SAN FRANCISCO — Hewlett-Packard Co. started its fiscal year with a first-quarter profit above expectations and predicted its performance will improve in the months ahead, providing a ray of hope in the gathering economic gloom.

The Palo Alto-based maker of computers and printers said yesterday it earned $2.13 billion, or 80 cents per share, for the three months ended in January.

That was a 38 percent increase from net income of $1.55 billion, or 55 cents per share, in the same period a year earlier.


CREDIT SUISSE SUSPENDS TRADERS

GENEVA — After seeming to have skirted the worst of the mortgage issues plaguing the financial sector, Credit Suisse revealed yesterday that it had suspended a "handful" of traders for overvaluing assets and would take a $1 billion hit to its first-quarter results.

Switzerland's second-largest bank said it would still post a profit for the period, but the mispricing of asset-backed securities led to an overvaluation of about $2.85 billion.

Traders didn't update their figures to keep up with the market downturn, and this tardiness resulted in assets being marked higher than their actual value.


DELTA, NORTHWEST DEAL IN 'JEOPARDY'

ATLANTA — A $20 billion deal to combine Delta Air Lines Inc. and Northwest Airlines Corp. was in "serious jeopardy" late yesterday because the pilots unions from both companies were unable to reach an agreement on blending their seniority lists, two people close to talks told The Associated Press.

The people said the pilots unions have agreed on a comprehensive joint contract, but they are unable to agree to how seniority for the 12,000 pilots would work under a combined carrier. The people asked not to be named because of the sensitive stage of the talks.


WAL-MART'S LOW PRICES PAY OFF

NEW YORK — Defying the doldrums that many retailers are feeling, Wal-Mart Stores Inc. expects a more profitable year selling to penny-pinching shoppers after its renewed focus on low prices paid off over the holidays with a 4 percent rise in fourth-quarter profit.

The world's largest retailer, emerging from a yearlong turnaround effort after sales stumbles in 2005 and 2006, said yesterday that aggressive holiday discounts and improvements in its more than 4,000 U.S. stores boosted sales despite consumer worries.

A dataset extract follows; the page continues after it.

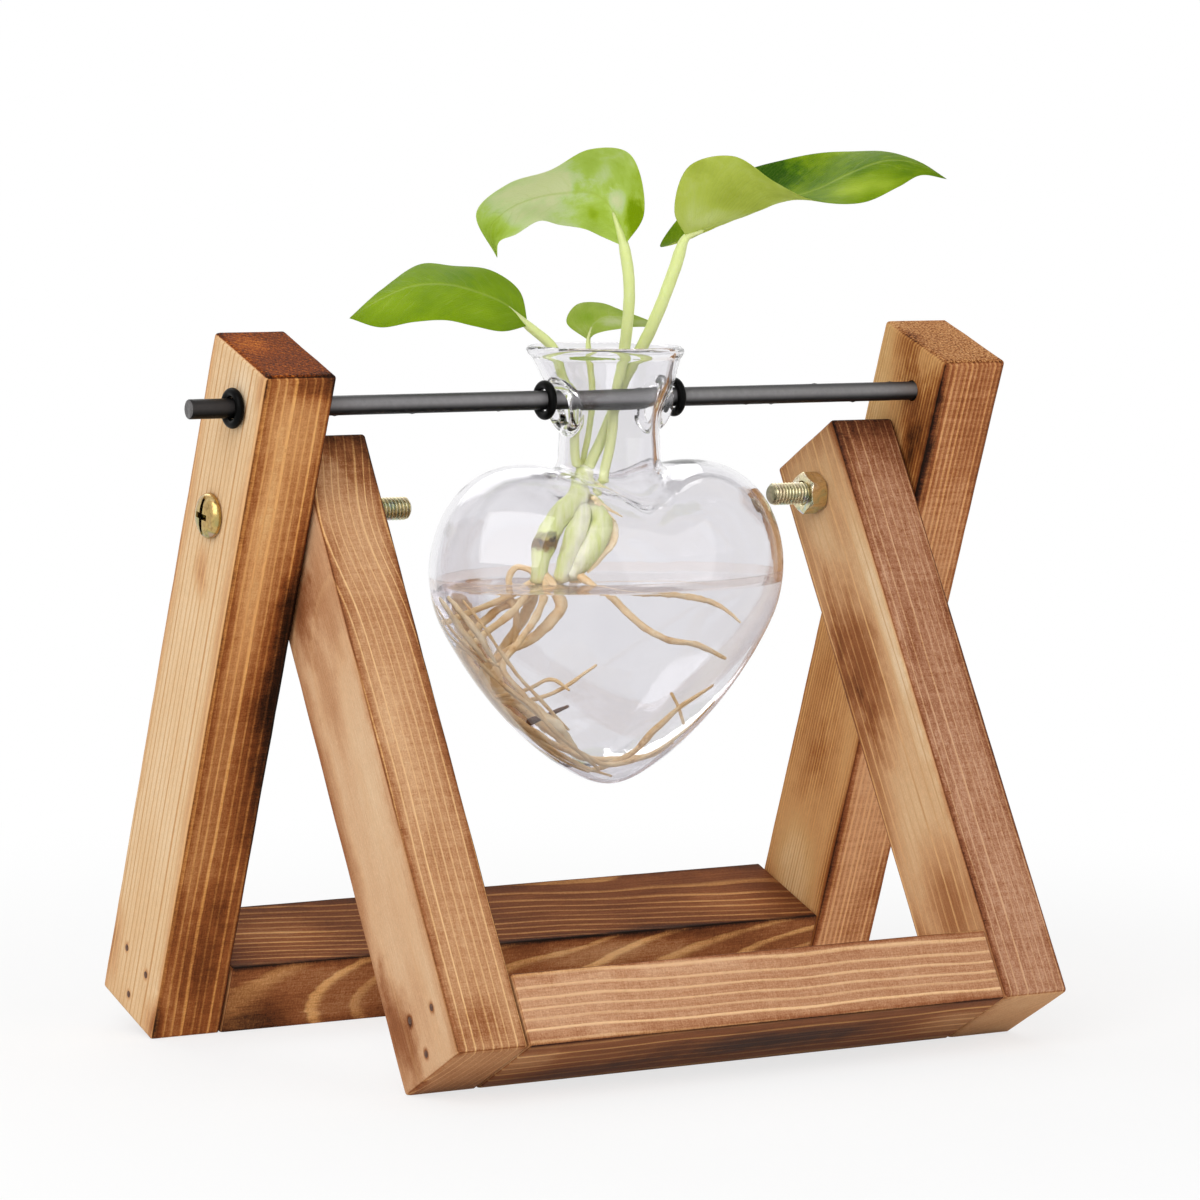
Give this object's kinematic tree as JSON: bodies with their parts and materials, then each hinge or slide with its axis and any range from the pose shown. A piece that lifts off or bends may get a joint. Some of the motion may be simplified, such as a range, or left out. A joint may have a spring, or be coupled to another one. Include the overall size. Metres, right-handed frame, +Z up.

STAPLES' BUYOUT OFFER REJECTED

BOSTON — Corporate Express NV yesterday swiftly rejected an unsolicited $3.67 billion buyout offer from Staples Inc. as too low, but some analysts expect the strategic advantages of combining the two office products suppliers will yield an eventual agreement.

Staples disclosed yesterday it had offered to pay a hefty premium in an all-cash bid for Corporate Express. The Netherlands-based wholesaler would expand Staples' profitable segments serving business customers and overseas clientele after recent slow sales at Staples' U.S. stores.

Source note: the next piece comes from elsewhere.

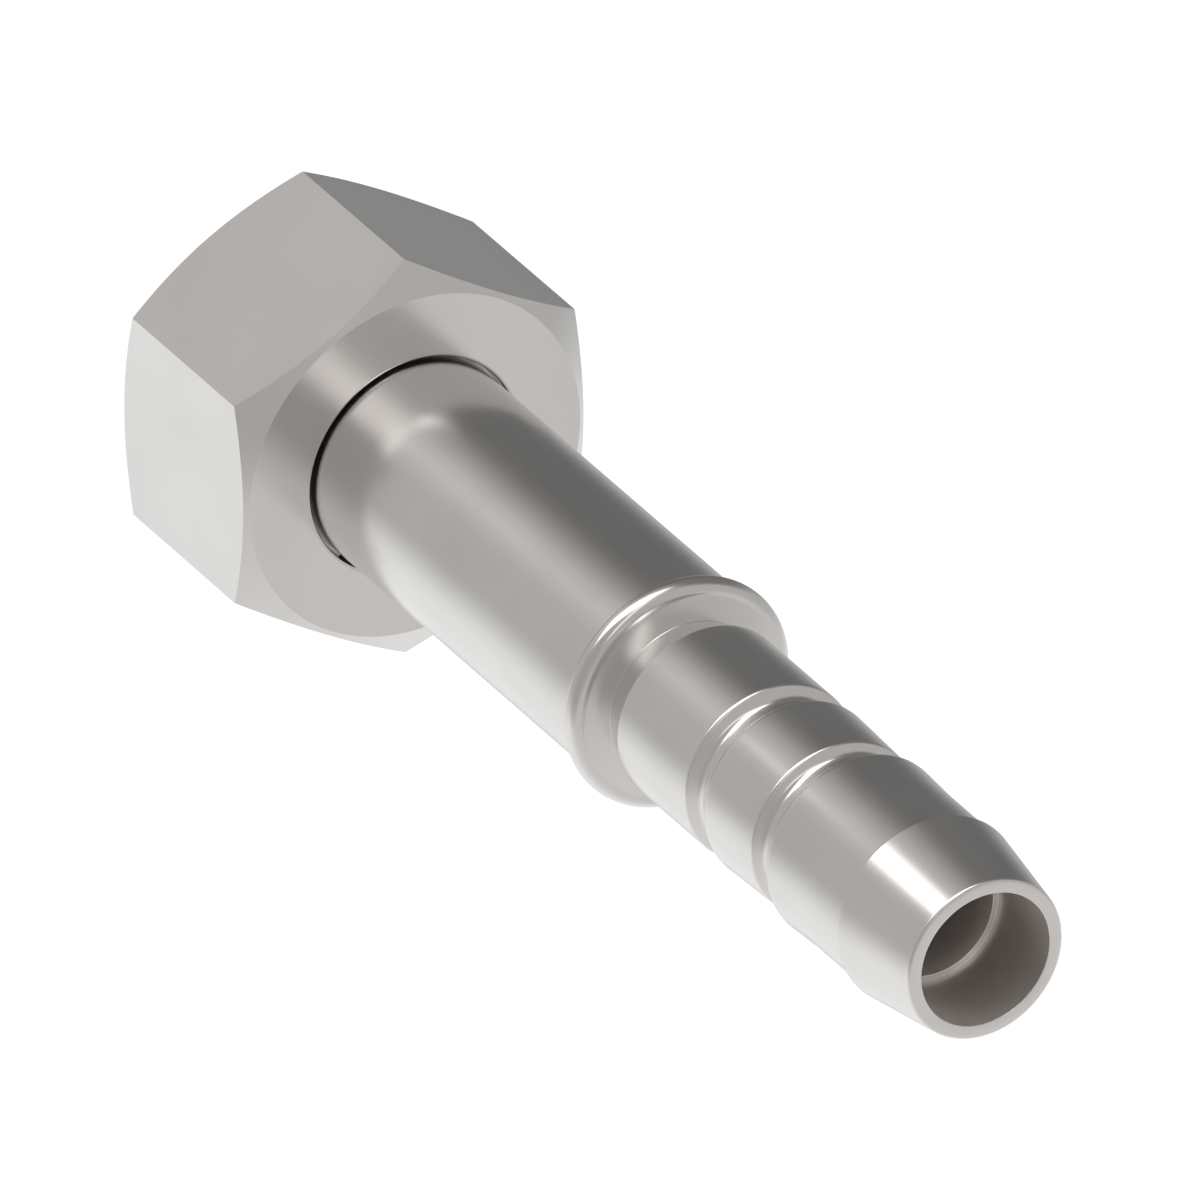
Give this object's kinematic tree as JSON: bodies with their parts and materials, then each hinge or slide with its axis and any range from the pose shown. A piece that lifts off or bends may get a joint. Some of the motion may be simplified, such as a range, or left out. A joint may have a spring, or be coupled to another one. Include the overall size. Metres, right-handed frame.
{
  "type": "hydraulic hose fitting",
  "caption": "Straight hydraulic hose fitting with a swivelling hexagon nut, sealing cone, plain neck, rounded collar and barbed hose tail.",
  "frame": {"origin": "centre of the nut's mouth face, on which the fitting stands", "axes": "+Z along the fitting's axis towards the end that enters the hose; two opposite corners of the hexagon point along +Y and -Y"},
  "size_m": [0.027, 0.0312, 0.0947],
  "materials": {
    "stem_steel": "fine-turned stainless steel, bright satin",
    "nut_steel": "milled flats and turned faces in stainless steel, bright satin",
    "wire_steel": "drawn spring wire",
    "seal_rubber": "moulded matt rubber"
  },
  "bodies": {
    "stem": {"hose_stem": "stem_steel", "o_ring": "seal_rubber"},
    "nut": {"swivel_nut": "nut_steel", "thrust_wire": "wire_steel"}
  },
  "joints": [
    {"name": "nut_swivel", "type": "hinge", "parent": "stem", "child": "nut", "pos_m": [0, 0, 0.0147], "axis": [0, 0, 1], "continuous": true}
  ]
}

But Corporate Express rejected the offer about two hours after the world's largest office products supplier announced its bid.


YAHOO FACING FIGHT OVER BOARD

SEATTLE — Microsoft Corp. is getting ready to take its bid for Yahoo right to the Web portal's shareholders, even as analysts wait for a higher offer. Separately, Yahoo Inc. adopted new severance packages that protect employees in the event of a Microsoft takeover.

Microsoft has hired proxy solicitation group Innisfree M&A Inc. to help oust Yahoo's 10-member board, all of whom are up for re-election this year.

A source close to the deal who is not authorized to speak publicly about it said that Microsoft could spend $20 million to $30 million on that effort.